EXCEPTION: Preventive measures and repairs or reconstruction to curbs,
driveways, or sidewalk required as a result of tree root growth shall be
repaired by the Board at no cost to the adjoining property owner.”
However,
the Court finds that even the older version of section 62.104 does not impose a
mandatory duty on Defendant. The older code
also requires use of discretion, despite its requirement that repairs as a
result of tree root growth “shall” be repaired by the Board at no cost to the
adjoining property owner. There is a wide latitude in discretion as to
how and when the repairs will be done. Thus, even if the older code
applied, Defendant’s demurrer would still be sustained.
Likewise, Government Code
section 835 does not invoke a mandatory duty to support the fourth cause of
action. There is no indication that the general statute for dangerous
conditions of public property affirmatively imposes any particular duty or
provides implementing guidelines for a particular duty.
As a
result, the demurrer is also SUSTAINED without leave to amend as to the third
and fourth causes of action for violation of mandatory duties.
II. Motion to Strike
Defendant
also moves to strike any and all references to Government Code sections
815.2(a), 815.4, and 820 from the complaint, arguing that based on the facts stated in the complaint, there
is only one cause of action permitted against the City, a public entity, as a
matter of law: dangerous condition of public property under § 835 of the
Government Code.
The sole
statutory basis for a claim imposing liability on a public entity based on the
condition of the public entity’s property is Govt. Code, section 835. (Metcalf
v. County of San Joaquin (2008) 42 Cal. 4th 1121, 1129; Zelig v. County
of Los Angeles (2002) 27 Cal.4th 1112; Brown v. Poway Unified School
District (1993) 4 Cal.4th 820.)
Government Code section 835 states: “Except as provided by statute, a public entity is liable
for injury caused by a dangerous condition of its property if the plaintiff
establishes that the property was in a dangerous condition at the time of the
injury, that the injury was proximately caused by the dangerous condition, that
the dangerous condition created a reasonably foreseeable risk of the kind of
injury which was incurred, and either:
(a) A
negligent or wrongful act or omission of an employee of the public entity
within the scope of his employment created the dangerous condition; or
(b) The
public entity had actual or constructive notice of the dangerous condition
under Section 835.2 a sufficient time prior to the injury to have taken
measures to protect against the dangerous condition.”
In Longfellow
v. San Luis Obispo County (1983) 144 Cal.App.3d 379, the Court of Appeal
affirmed that claims against public entities arising from property defects must
be based on that condition—and cannot be based on theories of vicarious
liability:
With respect to Plaintiffs’ cause of action pursuant to
section 815.2 of the Government Code, the law was settled by Van Kempen v.

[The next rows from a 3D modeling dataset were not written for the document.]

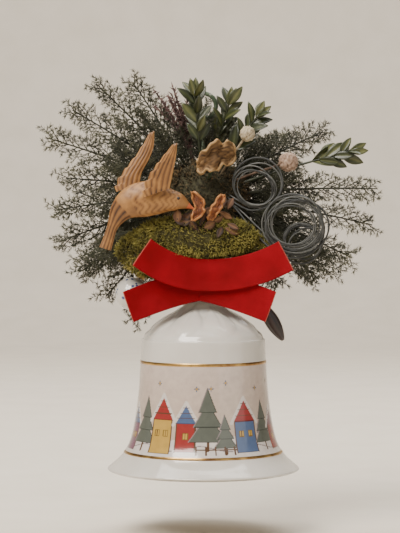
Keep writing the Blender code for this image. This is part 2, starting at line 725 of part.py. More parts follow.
def main():
    for old in list(bpy.data.objects):
        bpy.data.objects.remove(old)

    porcelain = material("porcelain", (0.80, 0.78, 0.74), 0.12)
    brass = material("brass", (0.72, 0.52, 0.22), 0.3, 1.0)
    wood = material("clapper_wood", (0.55, 0.36, 0.18), 0.5)
    red_cord = material("red_cord", (0.45, 0.01, 0.02), 0.7)
    ribbon = material("red_ribbon", (0.42, 0.0, 0.01), 0.75)
    steel = material("florist_wire", (0.16, 0.2, 0.14), 0.45, 0.8)
    foam = material("floral_foam", (0.12, 0.16, 0.07), 0.95)
    moss = material("moss", (0.16, 0.17, 0.05), 0.95)
    needles = material("juniper", (0.06, 0.085, 0.045), 0.7)
    leaves = material("boxwood", (0.05, 0.09, 0.03), 0.4)
    heather = material("heather", (0.14, 0.09, 0.09), 0.8)

    card = material("bow_card", (0.45, 0.4, 0.32), 0.9)
    vine = material("vine", (0.16, 0.17, 0.17), 0.6)
    carved_wood = material("carved_wood", (0.36, 0.19, 0.07), 0.5)
    bark = material("bark", (0.26, 0.16, 0.08), 0.85)
    peel = material("orange_peel", (0.3, 0.1, 0.02), 0.6)
    pink = material("pink_seed", (0.36, 0.24, 0.2), 0.8)
    cream = material("cream_seed", (0.5, 0.44, 0.32), 0.8)
    pod = material("pod", (0.035, 0.02, 0.02), 0.35)

    build_bell(porcelain)
    build_pin(brass)
    build_clapper(brass, wood)
    build_cord(red_cord)
    build_wire(steel)
    shank_foot = Vector((0, 0, HOOK_EYE_BAR_Z))
    shank_top = Vector((0, 0, CORE_CENTRE.z + CORE_RADII.z + 2))
    holes = [(shank_foot, shank_top, WIRE_RADIUS + CLEARANCE)]
    build_sprigs(JUNIPER, needles, 2.2, 0.25, holes)
    build_sprigs(BOXWOOD, leaves, 2.4, 0.35, holes)
    build_sprigs(LONG_BOXWOOD, leaves, 2.4, 0.55, holes)
    build_sprigs(HEATHER, heather, 2.6, 0.25, holes)
    build_bow(ribbon, card, steel, holes)
    build_vines(vine, holes)
    build_seed_balls(pink, cream, holes)
    build_bauble(porcelain, brass, steel, holes)
    build_dove(carved_wood, steel, holes)
    build_bark_and_peels(bark, peel, steel, holes)
    build_pod(pod, holes)
    build_core(foam, holes)
    build_moss(moss)


main()
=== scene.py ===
import math
import random

import bpy
import numpy as np
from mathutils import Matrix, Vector, noise


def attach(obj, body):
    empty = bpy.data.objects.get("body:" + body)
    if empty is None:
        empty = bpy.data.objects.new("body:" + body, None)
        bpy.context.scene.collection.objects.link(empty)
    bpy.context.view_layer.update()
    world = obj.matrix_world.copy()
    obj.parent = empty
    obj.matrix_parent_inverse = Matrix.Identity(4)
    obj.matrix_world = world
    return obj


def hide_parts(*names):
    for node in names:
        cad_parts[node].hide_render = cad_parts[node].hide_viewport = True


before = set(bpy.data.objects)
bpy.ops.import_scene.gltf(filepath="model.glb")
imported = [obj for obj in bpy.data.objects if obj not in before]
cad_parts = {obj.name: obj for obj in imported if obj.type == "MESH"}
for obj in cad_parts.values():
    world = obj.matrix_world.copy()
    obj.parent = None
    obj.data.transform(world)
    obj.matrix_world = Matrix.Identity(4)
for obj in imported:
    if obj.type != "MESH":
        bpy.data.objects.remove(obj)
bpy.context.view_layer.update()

# The looks of a hanging Christmas bell. Shapes are worked out in millimetres above the bell's lip,
# as in the CAD, and `placed` turns them into metres below the hanging point.
MM = 0.001
HANG = Vector((0.0, 3.0, 147.0))
FULL_TURN = 2 * math.pi
FRONT = Vector((0, -1, 0))

OUTER_PROFILE = [
    (35.8, 0.0), (37.6, 0.9), (36.2, 2.4), (33.2, 5.0), (30.6, 8.2), (28.4, 13.0), (26.6, 21.5),
    (25.3, 32.0), (24.6, 43.0), (24.2, 51.0), (23.6, 52.0), (22.4, 54.6), (19.8, 57.6),
    (16.0, 60.4), (11.4, 62.9), (8.0, 65.2), (5.6, 67.6), (5.4, 70.1), (4.9, 70.5),
]
INNER_PROFILE = [
    (1.3, 70.5), (1.3, 61.4), (4.0, 61.4), (9.0, 60.2), (14.4, 57.8), (18.4, 55.0), (21.0, 51.6),
    (21.9, 48.0), (22.3, 40.0), (23.2, 28.0), (24.8, 18.0), (27.4, 10.0), (31.2, 4.4),
    (33.0, 1.8), (33.8, 0.0),
]
BAND_FOOT, BAND_TOP = 8.4, 42.6
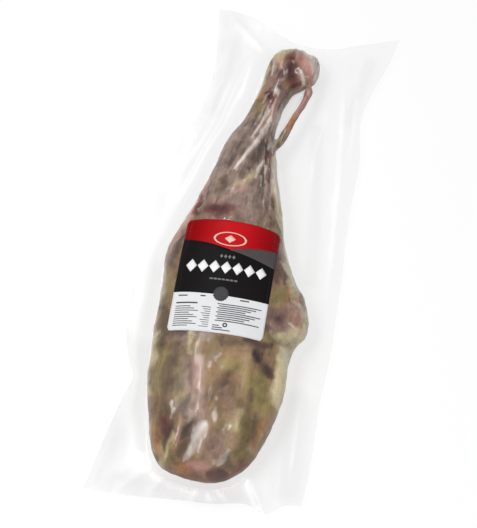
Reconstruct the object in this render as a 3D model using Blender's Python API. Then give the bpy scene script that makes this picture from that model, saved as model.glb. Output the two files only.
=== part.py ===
"""A whole cured leg of lamb, vacuum packed in a clear pouch, with a paper label on the thigh.

The pouch lies flat with the shank end towards +Y. It is one closed body: the film drawn down on
the leg, with the two films pressed together all round as a thin wavy margin. The label is a thin
bent plate that follows the top of the thigh.
"""

import math

import bmesh
import bpy
from mathutils import Vector
from mathutils.bvhtree import BVHTree

MM = 0.001

# The sizes below are for a pouch 700 mm long. The real pouch is 630 mm, nine tenths of that.
REAL_SIZE = 0.9

# Outlines seen from above, in millimetres, going round from the corner beside the hock.
# Each row pairs a point on the leg's edge with the point of the pouch's edge outside it.
OUTLINES = (
    ((30, 267), (130, 343)),
    ((22, 276), (84, 326)),
    ((13, 283), (45, 310)),
    ((2, 288), (10, 307)),
    ((-12, 286), (-25, 314)),
    ((-22, 281), (-56, 330)),
    ((-28, 275), (-88, 341)),
    ((-33, 268), (-121, 342)),
    ((-37, 253), (-112, 285)),
    ((-38, 232), (-107, 247)),
    ((-42, 199), (-109, 205)),
    ((-50, 163), (-114, 165)),
    ((-65, 127), (-126, 123)),
    ((-72, 85), (-133, 80)),
    ((-80, 42), (-137, 38)),
    ((-93, -5), (-136, -10)),
    ((-103, -47), (-137, -55)),
    ((-98, -92), (-136, -98)),
    ((-95, -140), (-131, -145)),
    ((-91, -182), (-118, -187)),
    ((-88, -209), (-107, -209)),
    ((-81, -240), (-114, -243)),
    ((-70, -275), (-121, -292)),
    ((-61, -300), (-129, -357)),
    ((-50, -315), (-98, -357)),
    ((-30, -322), (-60, -354)),
    ((-6, -325), (-20, -349)),
    ((14, -324), (20, -345)),
    ((31, -318), (60, -337)),
    ((43, -309), (85, -344)),
    ((52, -299), (104, -330)),
    ((60, -286), (124, -326)),
    ((67, -265), (125, -290)),
    ((75, -234), (124, -245)),
    ((79, -197), (121, -200)),
    ((76, -159), (122, -162)),
    ((80, -137), (122, -132)),
    ((91, -115), (121, -100)),
    ((81, -80), (119, -62)),
    ((60, -49), (117, -20)),
    ((41, -10), (113, 20)),
    ((29, 33), (111, 60)),
    ((17, 70), (110, 90)),
    ((7, 106), (110, 120)),
    ((6, 137), (109, 148)),
    ((15, 167), (103, 183)),
    ((24, 204), (100, 213)),
    ((36, 239), (108, 255)),
    ((35, 255), (120, 297)),
)

# Between the shank and the hock the meat stops at the bone side of the slit; the strap of
# tendon on the other side of the slit is a piece of its own.
BONE_SIDE = {44: (-4, 141), 45: (-4, 174), 46: (0, 206), 47: (10, 230), 48: (33, 250)}
TENDON_PATH = ((24, 238), (26, 226), (24, 213), (20, 199), (15.5, 185), (11.5, 170), (7, 153),
               (2, 137), (-3, 120))
TENDON_HALF_WIDTH = 5.5
TENDON_ROOT_SPREAD = 1.8
TENDON_HALF_HEIGHT = 8.0
TENDON_Z = 30.0

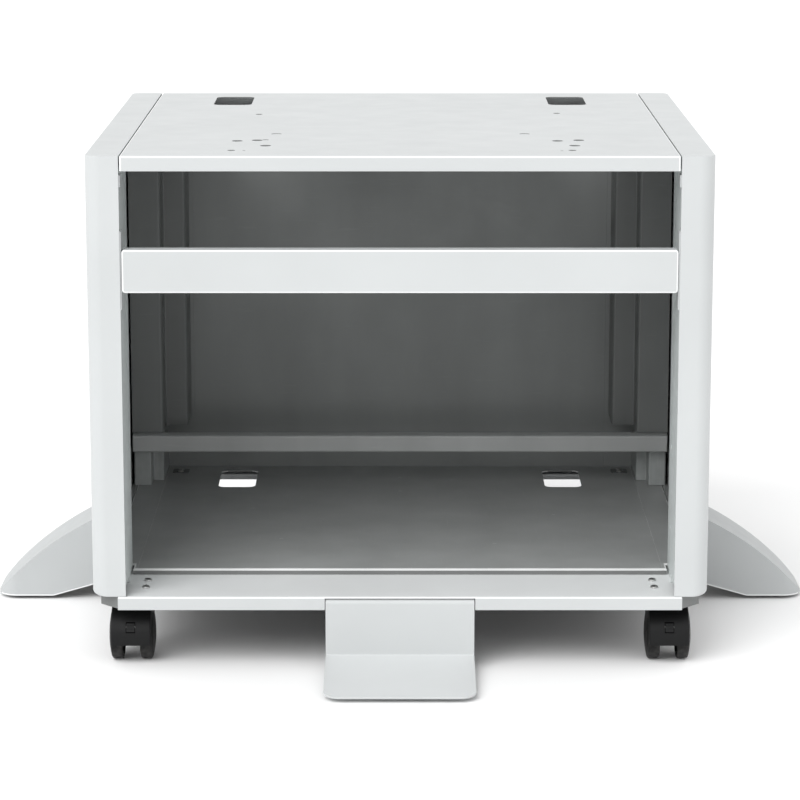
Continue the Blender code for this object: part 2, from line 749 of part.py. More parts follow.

Hayward Area Park Etc. (1972) 23 Cal.App.3d 822, 100 Cal.Rptr. 498, that
public entity liability for property defects is not governed by the general
rule of vicarious liability provided in section 815.2, but rather by the
provisions in sections 830 to 835.4 of the Government Code. A public employee
is not liable for injuries caused by a condition of public property where such
condition exists because of any act or omission of such employee within the
scope of employment.
(Id.
(emphasis added).) In continuation, the Senate legislative committee comment
which accompanies section 835 states the statute’s purpose with greater
precision: “The section is not subject to the discretionary immunity that public
entities derive from Section 815.2, for this chapter itself declares the limits
of a public entity's discretion in dealing with dangerous conditions of its
property.” (Id.)
Here, the
complaint is not in conformity with the laws of this state. As noted above, the
complaint cannot seek to impose liability against a public entity due to a
dangerous condition of public property on some basis other than Govt. Code,
section 830 et seq.
Thus, Defendant’s
motion to strike is GRANTED without leave to amend. References to Government
Code sections 815.2(a), 815.4, and 820 are STRICKEN from the complaint.
Conclusion
Accordingly,
Defendant City of Los Angeles’ demurrer is SUSTAINED without leave to amend. Defendant’s
motion to strike is GRANTED without leave to amend. References to Government
Code sections 815.2(a), 815.4, and 820 are STRICKEN from the complaint.
Moving party is ordered to give notice.